══ Source material ══

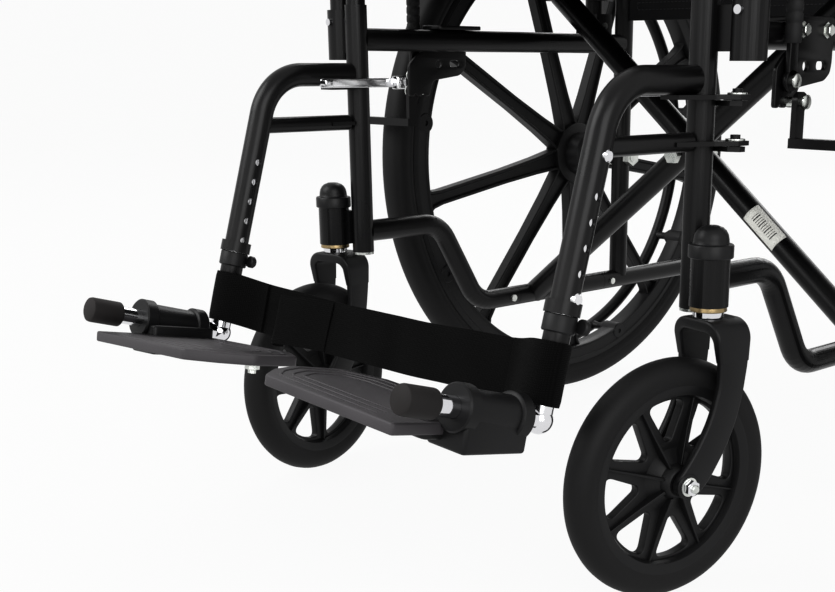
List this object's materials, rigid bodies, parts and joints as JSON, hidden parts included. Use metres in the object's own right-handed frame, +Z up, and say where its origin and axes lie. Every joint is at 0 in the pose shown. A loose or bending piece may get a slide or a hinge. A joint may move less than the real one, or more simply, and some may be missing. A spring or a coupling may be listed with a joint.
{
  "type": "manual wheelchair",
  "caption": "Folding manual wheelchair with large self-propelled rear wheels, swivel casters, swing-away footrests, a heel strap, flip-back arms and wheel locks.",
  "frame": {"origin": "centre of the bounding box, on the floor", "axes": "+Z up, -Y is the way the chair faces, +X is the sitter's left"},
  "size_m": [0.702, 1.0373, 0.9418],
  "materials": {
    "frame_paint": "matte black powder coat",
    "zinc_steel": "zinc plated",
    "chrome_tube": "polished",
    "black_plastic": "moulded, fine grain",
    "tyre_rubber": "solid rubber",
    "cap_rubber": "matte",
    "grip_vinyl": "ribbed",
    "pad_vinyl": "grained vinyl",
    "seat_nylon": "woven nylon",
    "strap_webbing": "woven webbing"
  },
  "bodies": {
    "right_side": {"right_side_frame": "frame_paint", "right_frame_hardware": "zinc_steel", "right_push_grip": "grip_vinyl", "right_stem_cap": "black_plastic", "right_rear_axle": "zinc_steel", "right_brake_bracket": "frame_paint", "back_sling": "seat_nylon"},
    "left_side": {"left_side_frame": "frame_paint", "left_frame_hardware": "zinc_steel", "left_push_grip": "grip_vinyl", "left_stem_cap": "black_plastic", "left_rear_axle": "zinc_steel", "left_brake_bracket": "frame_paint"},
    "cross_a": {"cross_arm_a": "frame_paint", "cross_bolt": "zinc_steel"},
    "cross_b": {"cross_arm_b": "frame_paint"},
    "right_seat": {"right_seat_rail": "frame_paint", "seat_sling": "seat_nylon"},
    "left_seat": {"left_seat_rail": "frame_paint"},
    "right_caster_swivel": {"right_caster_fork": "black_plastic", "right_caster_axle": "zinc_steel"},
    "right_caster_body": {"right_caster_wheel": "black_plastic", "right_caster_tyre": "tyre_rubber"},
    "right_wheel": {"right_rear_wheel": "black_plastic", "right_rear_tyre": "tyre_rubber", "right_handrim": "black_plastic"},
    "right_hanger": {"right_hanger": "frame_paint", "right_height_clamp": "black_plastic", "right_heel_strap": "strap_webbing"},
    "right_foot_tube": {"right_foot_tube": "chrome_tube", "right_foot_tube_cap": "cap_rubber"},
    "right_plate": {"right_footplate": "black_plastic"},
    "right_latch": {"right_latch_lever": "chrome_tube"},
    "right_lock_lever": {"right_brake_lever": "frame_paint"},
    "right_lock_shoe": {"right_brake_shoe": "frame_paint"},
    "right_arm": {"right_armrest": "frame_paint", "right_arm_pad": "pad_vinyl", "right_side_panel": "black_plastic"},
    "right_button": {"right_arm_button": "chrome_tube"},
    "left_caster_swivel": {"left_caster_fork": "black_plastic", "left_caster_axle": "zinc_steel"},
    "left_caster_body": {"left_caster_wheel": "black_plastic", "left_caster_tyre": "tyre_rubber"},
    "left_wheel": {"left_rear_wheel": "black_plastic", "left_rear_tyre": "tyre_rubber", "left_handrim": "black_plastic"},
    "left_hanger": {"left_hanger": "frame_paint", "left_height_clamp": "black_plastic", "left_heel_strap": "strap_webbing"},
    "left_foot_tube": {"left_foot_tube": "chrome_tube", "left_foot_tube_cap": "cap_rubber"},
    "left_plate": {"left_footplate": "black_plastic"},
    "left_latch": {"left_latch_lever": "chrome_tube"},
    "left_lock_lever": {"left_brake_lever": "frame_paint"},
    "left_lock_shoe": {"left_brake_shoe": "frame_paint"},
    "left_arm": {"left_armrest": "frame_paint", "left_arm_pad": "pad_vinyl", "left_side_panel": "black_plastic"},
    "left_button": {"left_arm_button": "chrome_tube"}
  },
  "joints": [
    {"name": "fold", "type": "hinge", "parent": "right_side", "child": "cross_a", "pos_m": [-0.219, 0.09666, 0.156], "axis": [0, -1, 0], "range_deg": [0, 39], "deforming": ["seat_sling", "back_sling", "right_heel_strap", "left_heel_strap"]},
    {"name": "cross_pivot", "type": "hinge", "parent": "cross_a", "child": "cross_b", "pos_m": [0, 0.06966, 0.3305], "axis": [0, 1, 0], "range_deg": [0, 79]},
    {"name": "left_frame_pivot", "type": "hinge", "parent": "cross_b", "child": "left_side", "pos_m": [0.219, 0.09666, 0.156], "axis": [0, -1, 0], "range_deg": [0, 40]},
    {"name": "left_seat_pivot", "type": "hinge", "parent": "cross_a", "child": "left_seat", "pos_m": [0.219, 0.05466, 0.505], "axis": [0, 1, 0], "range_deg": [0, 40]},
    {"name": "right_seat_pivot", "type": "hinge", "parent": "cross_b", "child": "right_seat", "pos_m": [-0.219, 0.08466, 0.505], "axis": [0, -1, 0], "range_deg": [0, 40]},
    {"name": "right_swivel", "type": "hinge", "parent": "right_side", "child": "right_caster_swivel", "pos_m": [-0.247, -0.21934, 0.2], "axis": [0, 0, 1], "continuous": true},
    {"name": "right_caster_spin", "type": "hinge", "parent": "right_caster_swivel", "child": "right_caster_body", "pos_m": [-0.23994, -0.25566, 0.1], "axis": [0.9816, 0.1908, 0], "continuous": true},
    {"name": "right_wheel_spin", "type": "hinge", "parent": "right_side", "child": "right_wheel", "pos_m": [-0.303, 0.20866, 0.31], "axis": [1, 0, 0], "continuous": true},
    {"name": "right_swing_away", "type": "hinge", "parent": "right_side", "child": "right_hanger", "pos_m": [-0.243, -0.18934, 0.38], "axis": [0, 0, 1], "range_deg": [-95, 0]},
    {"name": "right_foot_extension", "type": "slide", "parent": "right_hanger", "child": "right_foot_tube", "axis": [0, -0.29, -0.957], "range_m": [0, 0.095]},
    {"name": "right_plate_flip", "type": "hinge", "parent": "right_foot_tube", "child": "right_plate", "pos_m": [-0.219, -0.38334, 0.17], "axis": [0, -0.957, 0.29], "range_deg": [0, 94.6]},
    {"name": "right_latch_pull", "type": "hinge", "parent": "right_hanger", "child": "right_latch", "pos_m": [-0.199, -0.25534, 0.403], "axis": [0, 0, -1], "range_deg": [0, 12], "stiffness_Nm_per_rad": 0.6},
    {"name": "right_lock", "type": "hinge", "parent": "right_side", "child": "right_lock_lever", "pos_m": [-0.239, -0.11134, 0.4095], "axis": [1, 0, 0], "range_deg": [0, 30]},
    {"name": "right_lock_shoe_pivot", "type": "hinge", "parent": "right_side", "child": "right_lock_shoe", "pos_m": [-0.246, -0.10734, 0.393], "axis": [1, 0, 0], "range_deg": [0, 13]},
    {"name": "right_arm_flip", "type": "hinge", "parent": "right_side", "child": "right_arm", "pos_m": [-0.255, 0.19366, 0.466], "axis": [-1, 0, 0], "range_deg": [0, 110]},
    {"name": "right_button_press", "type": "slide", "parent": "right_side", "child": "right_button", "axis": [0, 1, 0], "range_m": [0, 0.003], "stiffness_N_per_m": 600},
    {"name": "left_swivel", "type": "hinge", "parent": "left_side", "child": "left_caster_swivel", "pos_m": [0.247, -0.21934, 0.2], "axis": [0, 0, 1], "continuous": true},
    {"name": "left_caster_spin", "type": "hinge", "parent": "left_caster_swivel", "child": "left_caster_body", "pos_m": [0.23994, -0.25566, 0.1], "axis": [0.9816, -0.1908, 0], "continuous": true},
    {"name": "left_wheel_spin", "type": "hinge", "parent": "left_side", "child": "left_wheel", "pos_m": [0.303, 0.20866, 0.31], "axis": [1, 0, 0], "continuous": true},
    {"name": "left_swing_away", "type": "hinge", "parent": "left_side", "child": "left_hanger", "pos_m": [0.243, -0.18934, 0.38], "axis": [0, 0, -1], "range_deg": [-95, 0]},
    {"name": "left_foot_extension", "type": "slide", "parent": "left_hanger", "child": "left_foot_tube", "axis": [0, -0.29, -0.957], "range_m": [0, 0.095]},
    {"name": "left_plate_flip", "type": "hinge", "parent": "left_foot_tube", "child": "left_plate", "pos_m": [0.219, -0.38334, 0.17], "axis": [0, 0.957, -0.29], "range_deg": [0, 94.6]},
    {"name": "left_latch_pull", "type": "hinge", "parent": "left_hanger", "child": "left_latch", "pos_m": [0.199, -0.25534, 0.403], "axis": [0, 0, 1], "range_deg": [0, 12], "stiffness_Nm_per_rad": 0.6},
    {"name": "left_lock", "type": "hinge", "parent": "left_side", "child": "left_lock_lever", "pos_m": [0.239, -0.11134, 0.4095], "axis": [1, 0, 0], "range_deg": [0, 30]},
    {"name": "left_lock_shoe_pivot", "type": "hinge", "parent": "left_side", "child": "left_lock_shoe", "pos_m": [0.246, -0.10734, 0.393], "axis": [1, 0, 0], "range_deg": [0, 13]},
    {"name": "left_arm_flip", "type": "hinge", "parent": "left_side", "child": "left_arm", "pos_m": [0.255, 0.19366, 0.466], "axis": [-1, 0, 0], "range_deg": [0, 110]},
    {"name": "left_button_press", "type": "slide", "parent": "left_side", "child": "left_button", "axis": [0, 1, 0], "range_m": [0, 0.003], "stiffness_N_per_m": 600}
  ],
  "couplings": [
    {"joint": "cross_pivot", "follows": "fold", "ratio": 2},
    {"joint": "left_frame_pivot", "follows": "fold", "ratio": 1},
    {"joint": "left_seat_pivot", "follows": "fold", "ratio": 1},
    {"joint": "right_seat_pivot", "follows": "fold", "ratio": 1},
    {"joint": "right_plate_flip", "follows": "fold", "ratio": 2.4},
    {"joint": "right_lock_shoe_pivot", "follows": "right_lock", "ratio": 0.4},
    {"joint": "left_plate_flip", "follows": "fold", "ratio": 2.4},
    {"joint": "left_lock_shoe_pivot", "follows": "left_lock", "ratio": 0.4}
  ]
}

═══

Choose all lines containing the string "joints" and copy them out.

List this object's materials, rigid bodies, parts and joints as JSON, hidden parts included. Use metres in the object's own right-handed frame, +Z up, and say where its origin and axes lie. Every joint is at 0 in the pose shown. A loose or bending piece may get a slide or a hinge. A joint may move less than the real one, or more simply, and some may be missing. A spring or a coupling may be listed with a joint.
  "joints": [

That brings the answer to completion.